An ambitious, collaborative journalism project that focused on verifying or debunking questionable stories published on social media.

Comprova was an ambitious, collaborative journalism project that focused on verifying or debunking questionable stories published on social media and within messaging apps during the 12 weeks leading up to the Brazilian 2018 presidential election. Facilitated and supported by First Draft, the project involved 24 of Brazil’s largest newsrooms and included 59 journalists and editors, aided by an additional three First Draft staff members.

The Comprova coalition produced 146 debunks that were published on a central website, but these reports also acted as a catalyst for additional reporting by the individual newsrooms. In total, the partner newsrooms published or broadcast 1,750 stories connected to the original reporting by the Comprova coalition.
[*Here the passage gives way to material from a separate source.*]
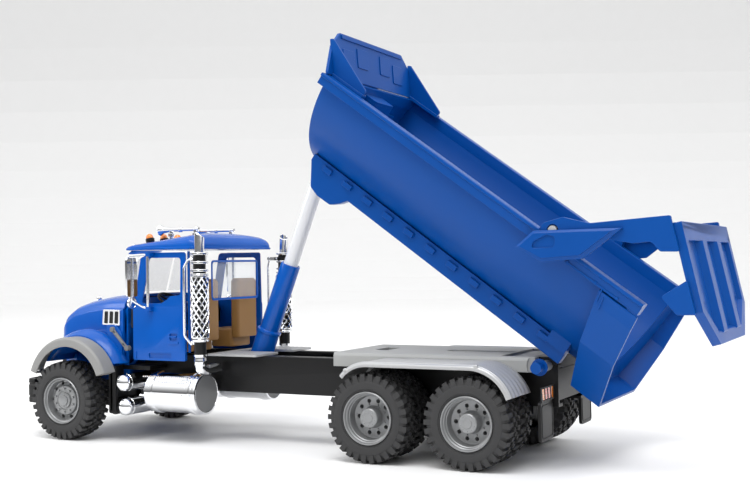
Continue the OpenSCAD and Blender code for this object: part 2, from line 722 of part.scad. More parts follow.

The collective audience for this output was significant, and according to a representative survey, Comprova content reached 1 in 4 Brazilian internet users ahead of the election. Part of this reach was a result of Facebook and Twitter ads, and the research also underlines the importance of this type of targeted advertising to reach audiences who don’t normally interact with the news media.
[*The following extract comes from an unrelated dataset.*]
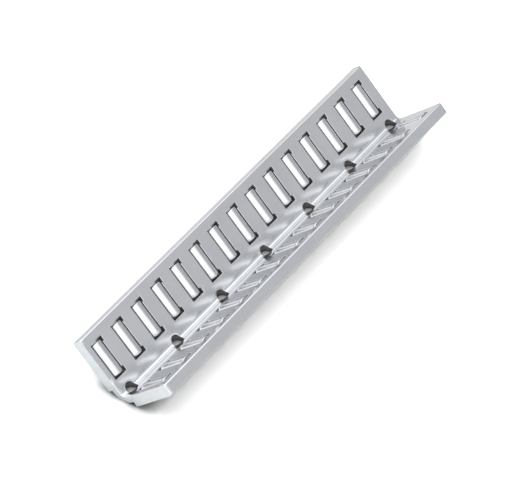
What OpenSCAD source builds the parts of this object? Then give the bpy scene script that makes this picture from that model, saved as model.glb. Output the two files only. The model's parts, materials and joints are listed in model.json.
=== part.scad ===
// Angled needle roller cage for a V guideway: one flexible angle cage with two
// perforated legs, and a needle roller in every pocket. X runs along the guideway,
// Z points out of the V, and the web rests on Z = 0 at mid-length.

/* [Cage] */
// Number of needles in each leg
needles_per_leg = 15; // [2:1:28]
// Distance from one needle to the next
needle_pitch = 4; // [3:0.1:8]
// Distance from the -X end face to the axis of the first needle
start_margin = 1.87; // [1.6:0.01:6]
// Distance from the axis of the last needle to the +X end face
end_margin = 2.53; // [1.6:0.01:6]
// Width of each leg, from the inner corner of the V to the free edge
leg_width = 8.85; // [8.2:0.05:20]
// Thickness of each leg
leg_thickness = 1.65; // [1.3:0.05:1.95]
// Angle between each leg and the upright plane of symmetry
leg_angle = 45; // [40:1:50]
// Chamfer along the free edges of the legs
edge_chamfer = 0.15; // [0.05:0.05:0.5]

/* [Web between the legs] */
// Thickness of the flexible web at its lowest line
web_thickness = 0.75; // [0.4:0.05:1.2]
// Radius of the rounded outside of the web
web_outer_r = 2; // [1.8:0.1:2.5]
// Radius of the fillet inside the V
inner_fillet_r = 0.65; // [0.2:0.05:0.9]
// Distance from the inner corner of the V to the step outside each leg
step_offset = 1.35; // [1:0.05:2]

/* [Needles] */
// Diameter of a needle
needle_d = 2; // [1.9:0.05:2.5]
// Length of a needle
needle_length = 4.8; // [3:0.1:5.8]
// Radius that rounds the rims of a needle
needle_rim_r = 0.2; // [0.05:0.05:0.4]
// Distance from the inner corner of the V to the middle of each needle
needle_offset = 4.88; // [4.6:0.01:5.4]

/* [Pockets] */
// Gap between the flank of a needle and the wall of its pocket
side_clearance = 0.07; // [0.03:0.01:0.12]
// Gap between the end of a needle and the end of its pocket
end_clearance = 0.28; // [0.1:0.01:0.5]
// Thickness of the lips that hold a needle in, measured at their edge
lip_edge = 0.09; // [0.05:0.01:0.2]
// Length of the stretch without lips at each end of a pocket
relief_length = 0.75; // [0.3:0.05:1.2]

/* [Web holes] */
// Diameter of a hole
hole_d = 1.6; // [0.8:0.1:2]
// Distance from one hole to the next
hole_pitch = 9.46; // [3:0.01:14]
// Least distance from the middle of a hole to an end face
hole_end_margin = 1.5; // [1.2:0.1:5]

/* [Hidden] */
$fn = 64;
// Overlap that lets a cut pass clear through a face
cut_through = 0.5;

sides = ["left", "right"];
cage_length = start_margin + (needles_per_leg - 1) * needle_pitch + end_margin;
first_needle_x = start_margin - cage_length / 2;
// As many holes as fit between the end margins
hole_count = floor((cage_length - 2 * hole_end_margin) / hole_pitch) + 1;

// Height of the sharp inner corner that the two inner faces would meet in
fillet_rise = inner_fillet_r / sin(leg_angle) - inner_fillet_r;
corner_z = web_thickness - fillet_rise;

needle_r = needle_d / 2;
pocket_r = needle_r + side_clearance;
pocket_length = needle_length + 2 * end_clearance;
lip_length = pocket_length - 2 * relief_length;
// Distance from a needle's axis to the lips: where the round pocket leaves them lip_edge thick
lip_reach = sqrt(pow(pocket_r, 2) - pow(leg_thickness / 2 - lip_edge, 2));

function two_digits(n) = n < 10 ? str("0", n) : str(n);
function needle_name(side, n) = str(side, "_needle_", two_digits(n));
function needle_x(n) = first_needle_x + (n - 1) * needle_pitch;

// Places its children on a leg: local Z runs along the leg from the inner corner,
// local Y goes outwards through the leg from its inner face. The left leg is at +Y.
module on_leg(side) {
    translate([0, 0, corner_z])
        mirror([0, side == "right" ? 1 : 0, 0])
            rotate([-leg_angle, 0, 0])
                children();
}

// Places its children at the middle of needle n of a leg, with local Z along the needle
module at_needle(side, n) {
    on_leg(side)
        translate([needle_x(n), leg_thickness / 2, needle_offset])
            children();
}

// Point of the cage's cross-section at a depth from the left leg's inner face and a
// distance along the leg
function leg_point(depth, along) = [
    along * sin(leg_angle) + depth * cos(leg_angle),
    corner_z + along * cos(leg_angle) - depth * sin(leg_angle)
];

// Outline of both legs from step to free edge, filled in across the V
module legs_section() {
    left = [
        leg_point(0, step_offset),
        leg_point(leg_thickness, step_offset),
        leg_point(leg_thickness, leg_width - edge_chamfer),
        leg_point(leg_thickness - edge_chamfer, leg_width),
        leg_point(edge_chamfer, leg_width),
        leg_point(0, leg_width - edge_chamfer)
    ];
    right = [for (i = [len(left) - 1:-1:0]) [-left[i].x, left[i].y]];
    polygon(concat(left, right));
}

// Outline of the open V, with its bottom rounded where it touches both inner faces
module v_section() {
    tangent = inner_fillet_r / tan(leg_angle);
    left = [leg_point(0, tangent), leg_point(0, leg_width + cut_through)];
    polygon([left[0], left[1], [-left[1].x, left[1].y], [-left[0].x, left[0].y]]);
    translate([0, corner_z + inner_fillet_r / sin(leg_angle)])
        circle(r = inner_fillet_r);
}

// Cross-section of the whole cage, with the outside of the web at Y = 0
module cage_section() {
    difference() {
        union() {
            legs_section();
            translate([0, web_outer_r])
                circle(r = web_outer_r);
        }
        v_section();
    }
}

// Opening of one pocket around its needle: a slot past the lips on the -X side, the
// round bed behind the lips, and a full-width relief at each end
module pocket() {
    depth = leg_thickness + 2 * cut_through;
    linear_extrude(height = lip_length, center = true) {
        translate([-pocket_r, -depth / 2])
            square([pocket_r + lip_reach, depth]);
        intersection() {
            circle(r = pocket_r);
            translate([0, -pocket_r])
                square([pocket_r, 2 * pocket_r]);
        }
    }
    for (end = [-1, 1])
        translate([0, 0, end * (pocket_length - relief_length) / 2])
            cube([2 * pocket_r, depth, relief_length], center = true);
}

// Row of upright holes through the web
module web_holes() {
    for (i = [0:1:hole_count - 1])
        translate([(i - (hole_count - 1) / 2) * hole_pitch, 0, -cut_through])
            cylinder(d = hole_d, h = leg_width);
}

module cage() {
    color("#b6b8bd")
        difference() {
            rotate([90, 0, 90])
                linear_extrude(height = cage_length, center = true)
                    cage_section();
            for (side = sides, n = [1:needles_per_leg])
                at_needle(side, n)
                    pocket();
            web_holes();
        }
}

// Half of a needle's lengthwise section, with rounded rims
module needle_section() {
    half = needle_length / 2;
    square_r = needle_r - needle_rim_r;
    translate([0, -half])
        square([square_r, needle_length]);
    translate([0, needle_rim_r - half])
        square([needle_r, needle_length - 2 * needle_rim_r]);
    for (end = [-1, 1])
        translate([square_r, end * (half - needle_rim_r)])
            circle(r = needle_rim_r);
}

module needle(side, n) {
    color("#e4e6ea")
        at_needle(side, n)
            rotate_extrude()
                needle_section();
}

cage();
for (side = sides, n = [1:needles_per_leg])
    needle(side, n);
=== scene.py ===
# Angled needle roller cage: finish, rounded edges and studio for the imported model
import json
import math
import bmesh
import bpy
import numpy as np
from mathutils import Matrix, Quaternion, Vector


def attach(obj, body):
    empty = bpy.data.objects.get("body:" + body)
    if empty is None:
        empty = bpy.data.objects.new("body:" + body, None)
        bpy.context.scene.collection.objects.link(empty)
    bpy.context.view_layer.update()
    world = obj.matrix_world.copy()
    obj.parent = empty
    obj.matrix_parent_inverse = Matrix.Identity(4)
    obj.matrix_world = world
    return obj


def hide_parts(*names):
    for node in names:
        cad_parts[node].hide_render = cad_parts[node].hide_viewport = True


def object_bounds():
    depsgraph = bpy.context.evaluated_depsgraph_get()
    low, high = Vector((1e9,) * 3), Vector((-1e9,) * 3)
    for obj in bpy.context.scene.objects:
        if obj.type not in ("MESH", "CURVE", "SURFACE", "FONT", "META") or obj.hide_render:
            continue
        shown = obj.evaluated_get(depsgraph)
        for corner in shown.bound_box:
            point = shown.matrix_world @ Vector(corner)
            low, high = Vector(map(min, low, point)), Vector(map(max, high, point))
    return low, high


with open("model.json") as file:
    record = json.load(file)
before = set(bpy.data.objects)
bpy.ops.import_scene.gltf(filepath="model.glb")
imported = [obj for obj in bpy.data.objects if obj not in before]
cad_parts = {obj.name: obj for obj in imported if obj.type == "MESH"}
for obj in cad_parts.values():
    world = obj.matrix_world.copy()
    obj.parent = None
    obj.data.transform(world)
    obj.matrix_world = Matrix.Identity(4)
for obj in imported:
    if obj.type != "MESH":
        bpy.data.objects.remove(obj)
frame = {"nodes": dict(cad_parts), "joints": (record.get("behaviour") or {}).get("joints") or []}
cadLow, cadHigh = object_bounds()
scene = bpy.context.scene
print("Frame loaded:", len(frame["nodes"]), "nodes")

camera = {
    "azimuth": -54.83,  # degrees round the object, 0 looks along +Y
    "elevation": 45.16,  # degrees above the floor
    "roll": -0.12,  # degrees round the line of sight
    "distance": 0.41808,  # metres from the aim
    "aim": (-0.00195, 0.0, 0.00233),
    "lens": 233.5, "sensor": 36.0,  # mm
    "clip": (0.01, 20.0),  # metres, nearest and farthest that show
}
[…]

The evaluation was edited by Dr Claire Wardle and includes analysis carried out by four researchers: Pedro Burgos, professor at Insper and ICFJ Knight Fellow, Guilherme Conter of Federal University of Parana, Nic Dias of the Shorenstein Center at Harvard’s Kennedy School and Angela Pimenta of Projor.

Our audience survey, representative of the Brazilian population who use the internet, demonstrated that almost 25 percent of those surveyed had heard of Comprova

The research also found that Comprova’s reports changed readers’ beliefs, and that 40% of survey respondents agreed that Comprova helped them to decide their vote. More than 70% said they shared or discussed Comprova debunks in order to inform someone, with 80% of respondents saying they trusted Comprova’s reporting.